◆ Written task
Print the data exactly, leaving nothing out.

◆ Material supplied
#####

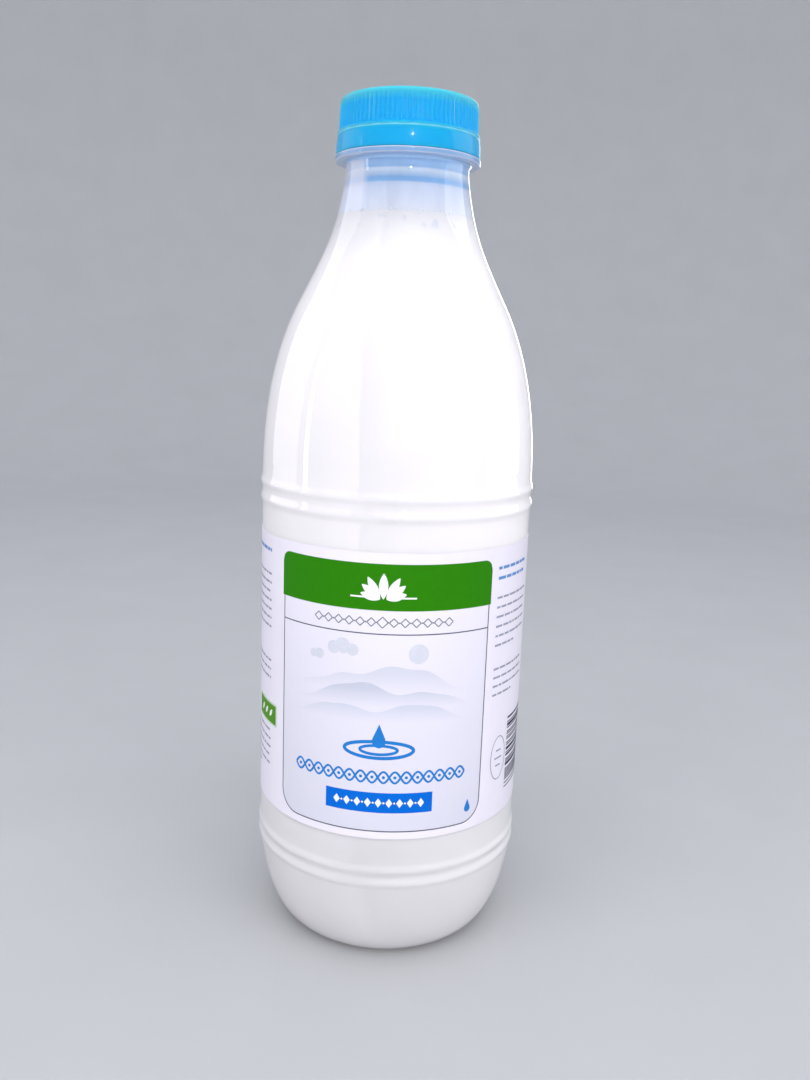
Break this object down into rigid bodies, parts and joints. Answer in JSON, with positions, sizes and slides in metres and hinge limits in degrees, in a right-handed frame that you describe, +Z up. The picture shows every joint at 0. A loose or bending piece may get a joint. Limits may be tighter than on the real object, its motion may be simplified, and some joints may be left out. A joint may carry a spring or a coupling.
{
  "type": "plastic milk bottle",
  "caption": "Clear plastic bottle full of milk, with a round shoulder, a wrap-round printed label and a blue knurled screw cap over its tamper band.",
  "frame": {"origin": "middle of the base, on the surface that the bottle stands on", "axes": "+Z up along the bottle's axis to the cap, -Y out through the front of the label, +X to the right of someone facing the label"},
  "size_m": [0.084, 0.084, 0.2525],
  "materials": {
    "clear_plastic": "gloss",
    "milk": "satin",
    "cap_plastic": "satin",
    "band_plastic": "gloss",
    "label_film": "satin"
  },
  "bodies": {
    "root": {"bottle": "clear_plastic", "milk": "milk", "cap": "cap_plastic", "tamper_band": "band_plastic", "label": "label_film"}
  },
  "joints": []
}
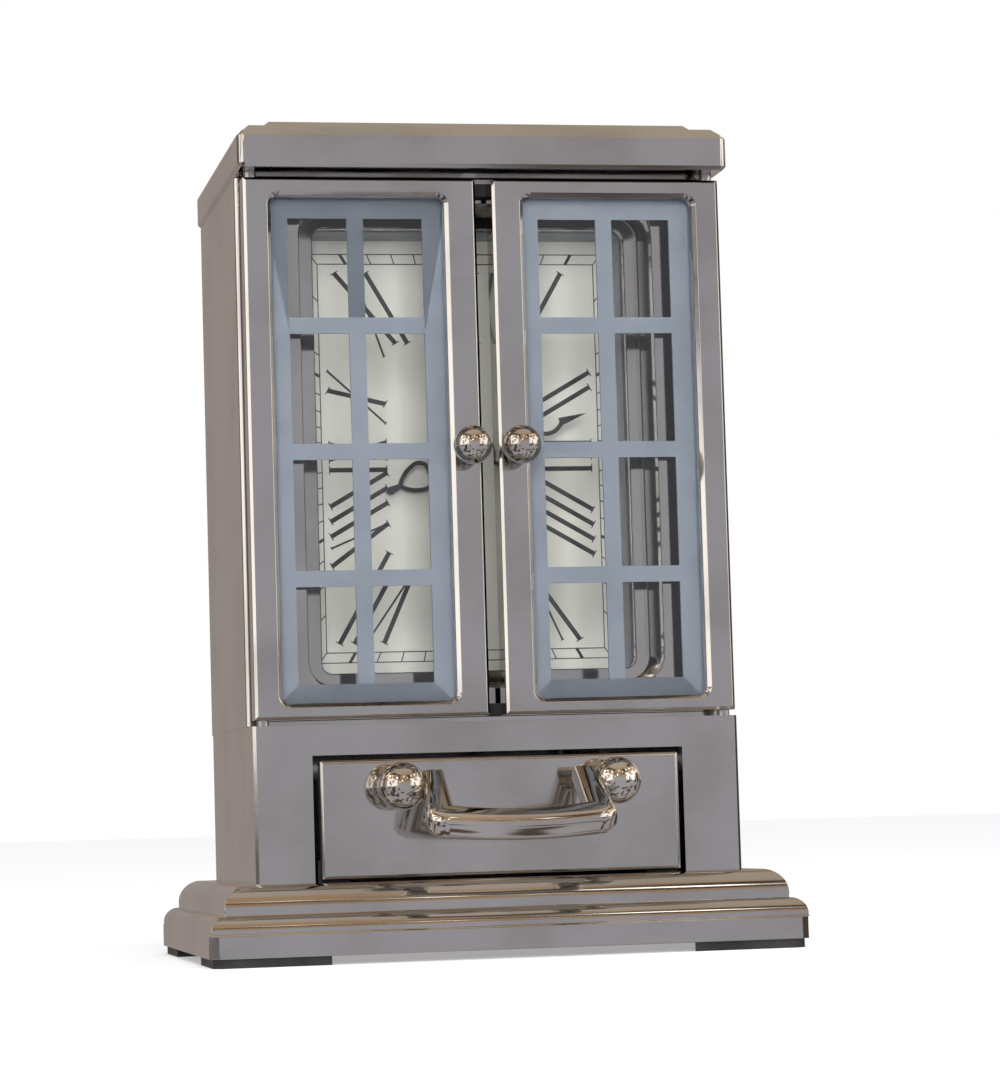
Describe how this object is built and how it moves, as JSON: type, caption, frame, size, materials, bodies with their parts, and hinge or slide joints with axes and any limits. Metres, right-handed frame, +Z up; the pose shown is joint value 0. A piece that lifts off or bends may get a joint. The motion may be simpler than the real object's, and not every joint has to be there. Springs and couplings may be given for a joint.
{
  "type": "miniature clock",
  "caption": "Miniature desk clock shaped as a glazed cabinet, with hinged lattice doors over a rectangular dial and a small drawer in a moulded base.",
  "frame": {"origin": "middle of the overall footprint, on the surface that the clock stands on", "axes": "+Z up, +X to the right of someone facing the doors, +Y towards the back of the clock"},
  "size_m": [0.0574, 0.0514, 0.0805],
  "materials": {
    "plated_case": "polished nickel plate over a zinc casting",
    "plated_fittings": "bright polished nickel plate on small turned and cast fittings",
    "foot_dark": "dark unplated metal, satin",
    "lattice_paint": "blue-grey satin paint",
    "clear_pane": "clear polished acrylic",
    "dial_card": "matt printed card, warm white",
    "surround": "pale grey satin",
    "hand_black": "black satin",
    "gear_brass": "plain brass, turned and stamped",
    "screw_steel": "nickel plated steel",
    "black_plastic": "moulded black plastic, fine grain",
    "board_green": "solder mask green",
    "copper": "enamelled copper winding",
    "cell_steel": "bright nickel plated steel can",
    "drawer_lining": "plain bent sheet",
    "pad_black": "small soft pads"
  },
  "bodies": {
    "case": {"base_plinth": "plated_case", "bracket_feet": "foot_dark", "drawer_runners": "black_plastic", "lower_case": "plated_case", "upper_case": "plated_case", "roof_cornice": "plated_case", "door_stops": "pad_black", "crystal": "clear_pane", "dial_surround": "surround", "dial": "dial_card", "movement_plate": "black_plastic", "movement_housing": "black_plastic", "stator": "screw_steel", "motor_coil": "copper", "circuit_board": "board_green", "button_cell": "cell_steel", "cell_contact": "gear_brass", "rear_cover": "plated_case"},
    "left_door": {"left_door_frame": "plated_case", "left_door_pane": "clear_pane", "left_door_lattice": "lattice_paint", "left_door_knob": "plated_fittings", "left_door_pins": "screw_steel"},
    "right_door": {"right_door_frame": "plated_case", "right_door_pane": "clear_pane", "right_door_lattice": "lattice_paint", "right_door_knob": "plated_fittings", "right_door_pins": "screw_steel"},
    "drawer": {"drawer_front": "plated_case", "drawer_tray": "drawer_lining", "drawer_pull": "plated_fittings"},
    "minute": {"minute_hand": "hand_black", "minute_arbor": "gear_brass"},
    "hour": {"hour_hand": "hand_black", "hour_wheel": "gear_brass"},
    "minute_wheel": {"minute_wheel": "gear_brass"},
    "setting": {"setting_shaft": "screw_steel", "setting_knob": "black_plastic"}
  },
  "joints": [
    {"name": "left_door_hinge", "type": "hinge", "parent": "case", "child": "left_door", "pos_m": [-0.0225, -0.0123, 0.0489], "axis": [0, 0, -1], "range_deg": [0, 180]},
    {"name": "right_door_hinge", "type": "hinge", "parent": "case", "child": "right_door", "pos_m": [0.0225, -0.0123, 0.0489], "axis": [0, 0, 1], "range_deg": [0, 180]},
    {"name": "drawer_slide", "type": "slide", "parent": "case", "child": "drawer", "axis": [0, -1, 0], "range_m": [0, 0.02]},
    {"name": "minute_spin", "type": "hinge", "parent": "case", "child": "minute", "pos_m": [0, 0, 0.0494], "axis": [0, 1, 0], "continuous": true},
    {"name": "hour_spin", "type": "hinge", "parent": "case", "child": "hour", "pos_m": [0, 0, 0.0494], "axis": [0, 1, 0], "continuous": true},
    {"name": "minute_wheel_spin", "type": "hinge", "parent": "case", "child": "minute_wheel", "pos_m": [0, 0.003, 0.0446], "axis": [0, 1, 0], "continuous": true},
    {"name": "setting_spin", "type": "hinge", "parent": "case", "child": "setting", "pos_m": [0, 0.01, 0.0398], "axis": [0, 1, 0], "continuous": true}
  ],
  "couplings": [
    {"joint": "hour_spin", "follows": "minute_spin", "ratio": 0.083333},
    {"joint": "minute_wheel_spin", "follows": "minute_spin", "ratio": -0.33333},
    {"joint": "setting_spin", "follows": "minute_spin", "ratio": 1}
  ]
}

#####

◆ Answer for the task
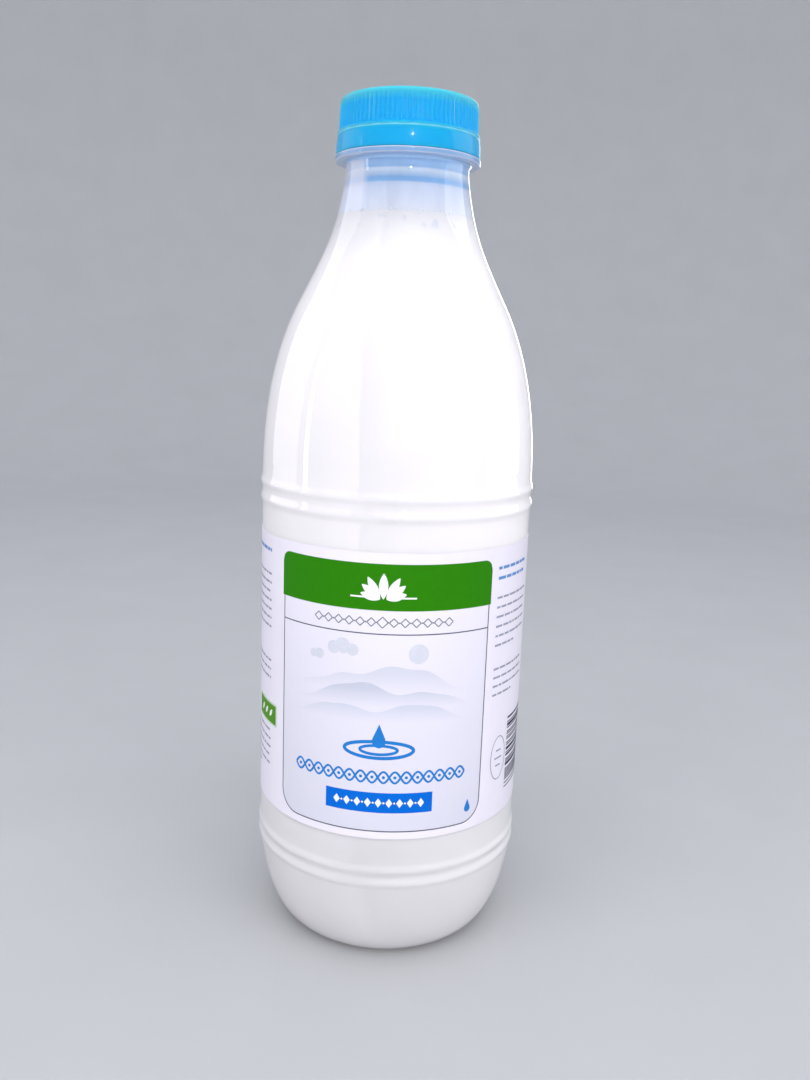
Break this object down into rigid bodies, parts and joints. Answer in JSON, with positions, sizes and slides in metres and hinge limits in degrees, in a right-handed frame that you describe, +Z up. The picture shows every joint at 0. A loose or bending piece may get a joint. Limits may be tighter than on the real object, its motion may be simplified, and some joints may be left out. A joint may carry a spring or a coupling.
{
  "type": "plastic milk bottle",
  "caption": "Clear plastic bottle full of milk, with a round shoulder, a wrap-round printed label and a blue knurled screw cap over its tamper band.",
  "frame": {"origin": "middle of the base, on the surface that the bottle stands on", "axes": "+Z up along the bottle's axis to the cap, -Y out through the front of the label, +X to the right of someone facing the label"},
  "size_m": [0.084, 0.084, 0.2525],
  "materials": {
    "clear_plastic": "gloss",
    "milk": "satin",
    "cap_plastic": "satin",
    "band_plastic": "gloss",
    "label_film": "satin"
  },
  "bodies": {
    "root": {"bottle": "clear_plastic", "milk": "milk", "cap": "cap_plastic", "tamper_band": "band_plastic", "label": "label_film"}
  },
  "joints": []
}
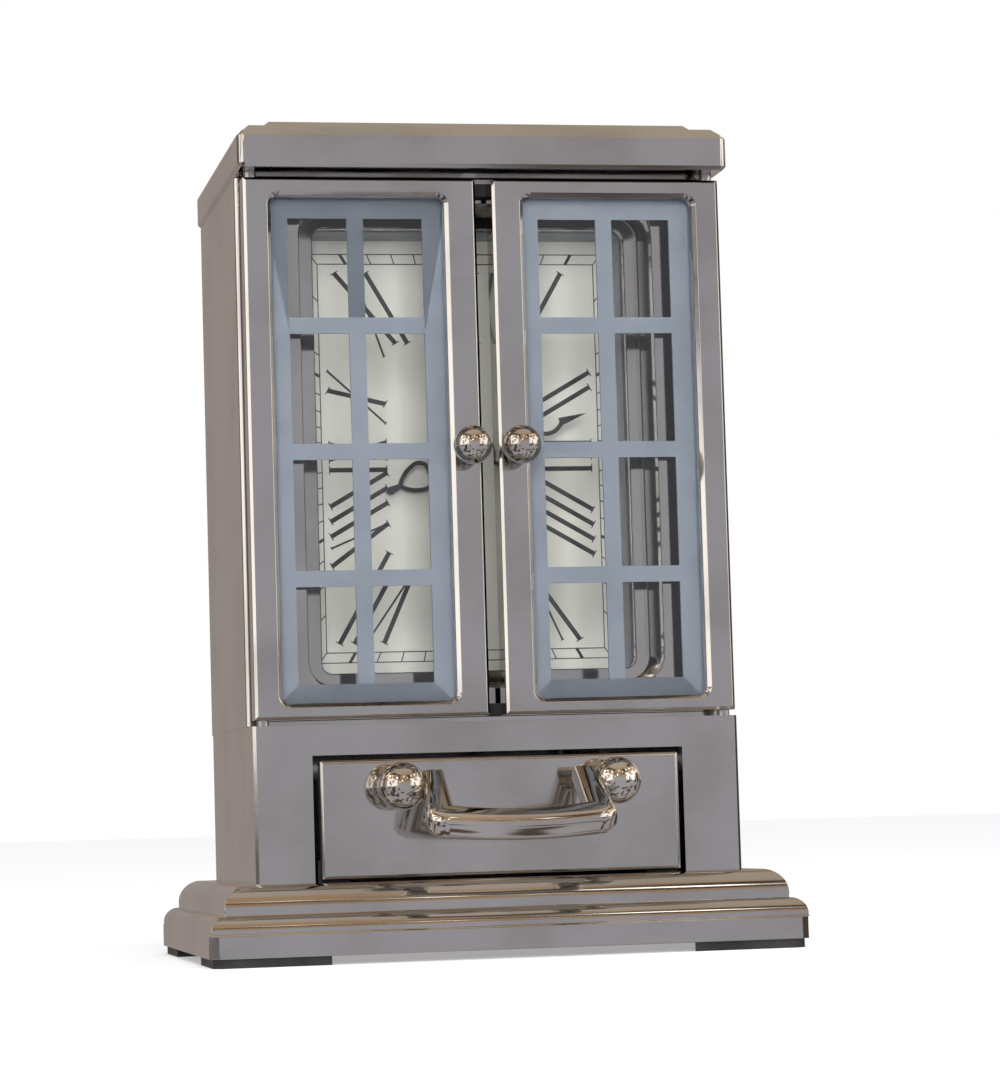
Describe how this object is built and how it moves, as JSON: type, caption, frame, size, materials, bodies with their parts, and hinge or slide joints with axes and any limits. Metres, right-handed frame, +Z up; the pose shown is joint value 0. A piece that lifts off or bends may get a joint. The motion may be simpler than the real object's, and not every joint has to be there. Springs and couplings may be given for a joint.
{
  "type": "miniature clock",
  "caption": "Miniature desk clock shaped as a glazed cabinet, with hinged lattice doors over a rectangular dial and a small drawer in a moulded base.",
  "frame": {"origin": "middle of the overall footprint, on the surface that the clock stands on", "axes": "+Z up, +X to the right of someone facing the doors, +Y towards the back of the clock"},
  "size_m": [0.0574, 0.0514, 0.0805],
  "materials": {
    "plated_case": "polished nickel plate over a zinc casting",
    "plated_fittings": "bright polished nickel plate on small turned and cast fittings",
    "foot_dark": "dark unplated metal, satin",
    "lattice_paint": "blue-grey satin paint",
    "clear_pane": "clear polished acrylic",
    "dial_card": "matt printed card, warm white",
    "surround": "pale grey satin",
    "hand_black": "black satin",
    "gear_brass": "plain brass, turned and stamped",
    "screw_steel": "nickel plated steel",
    "black_plastic": "moulded black plastic, fine grain",
    "board_green": "solder mask green",
    "copper": "enamelled copper winding",
    "cell_steel": "bright nickel plated steel can",
    "drawer_lining": "plain bent sheet",
    "pad_black": "small soft pads"
  },
  "bodies": {
    "case": {"base_plinth": "plated_case", "bracket_feet": "foot_dark", "drawer_runners": "black_plastic", "lower_case": "plated_case", "upper_case": "plated_case", "roof_cornice": "plated_case", "door_stops": "pad_black", "crystal": "clear_pane", "dial_surround": "surround", "dial": "dial_card", "movement_plate": "black_plastic", "movement_housing": "black_plastic", "stator": "screw_steel", "motor_coil": "copper", "circuit_board": "board_green", "button_cell": "cell_steel", "cell_contact": "gear_brass", "rear_cover": "plated_case"},
    "left_door": {"left_door_frame": "plated_case", "left_door_pane": "clear_pane", "left_door_lattice": "lattice_paint", "left_door_knob": "plated_fittings", "left_door_pins": "screw_steel"},
    "right_door": {"right_door_frame": "plated_case", "right_door_pane": "clear_pane", "right_door_lattice": "lattice_paint", "right_door_knob": "plated_fittings", "right_door_pins": "screw_steel"},
    "drawer": {"drawer_front": "plated_case", "drawer_tray": "drawer_lining", "drawer_pull": "plated_fittings"},
    "minute": {"minute_hand": "hand_black", "minute_arbor": "gear_brass"},
    "hour": {"hour_hand": "hand_black", "hour_wheel": "gear_brass"},
    "minute_wheel": {"minute_wheel": "gear_brass"},
    "setting": {"setting_shaft": "screw_steel", "setting_knob": "black_plastic"}
  },
  "joints": [
    {"name": "left_door_hinge", "type": "hinge", "parent": "case", "child": "left_door", "pos_m": [-0.0225, -0.0123, 0.0489], "axis": [0, 0, -1], "range_deg": [0, 180]},
    {"name": "right_door_hinge", "type": "hinge", "parent": "case", "child": "right_door", "pos_m": [0.0225, -0.0123, 0.0489], "axis": [0, 0, 1], "range_deg": [0, 180]},
    {"name": "drawer_slide", "type": "slide", "parent": "case", "child": "drawer", "axis": [0, -1, 0], "range_m": [0, 0.02]},
    {"name": "minute_spin", "type": "hinge", "parent": "case", "child": "minute", "pos_m": [0, 0, 0.0494], "axis": [0, 1, 0], "continuous": true},
    {"name": "hour_spin", "type": "hinge", "parent": "case", "child": "hour", "pos_m": [0, 0, 0.0494], "axis": [0, 1, 0], "continuous": true},
    {"name": "minute_wheel_spin", "type": "hinge", "parent": "case", "child": "minute_wheel", "pos_m": [0, 0.003, 0.0446], "axis": [0, 1, 0], "continuous": true},
    {"name": "setting_spin", "type": "hinge", "parent": "case", "child": "setting", "pos_m": [0, 0.01, 0.0398], "axis": [0, 1, 0], "continuous": true}
  ],
  "couplings": [
    {"joint": "hour_spin", "follows": "minute_spin", "ratio": 0.083333},
    {"joint": "minute_wheel_spin", "follows": "minute_spin", "ratio": -0.33333},
    {"joint": "setting_spin", "follows": "minute_spin", "ratio": 1}
  ]
}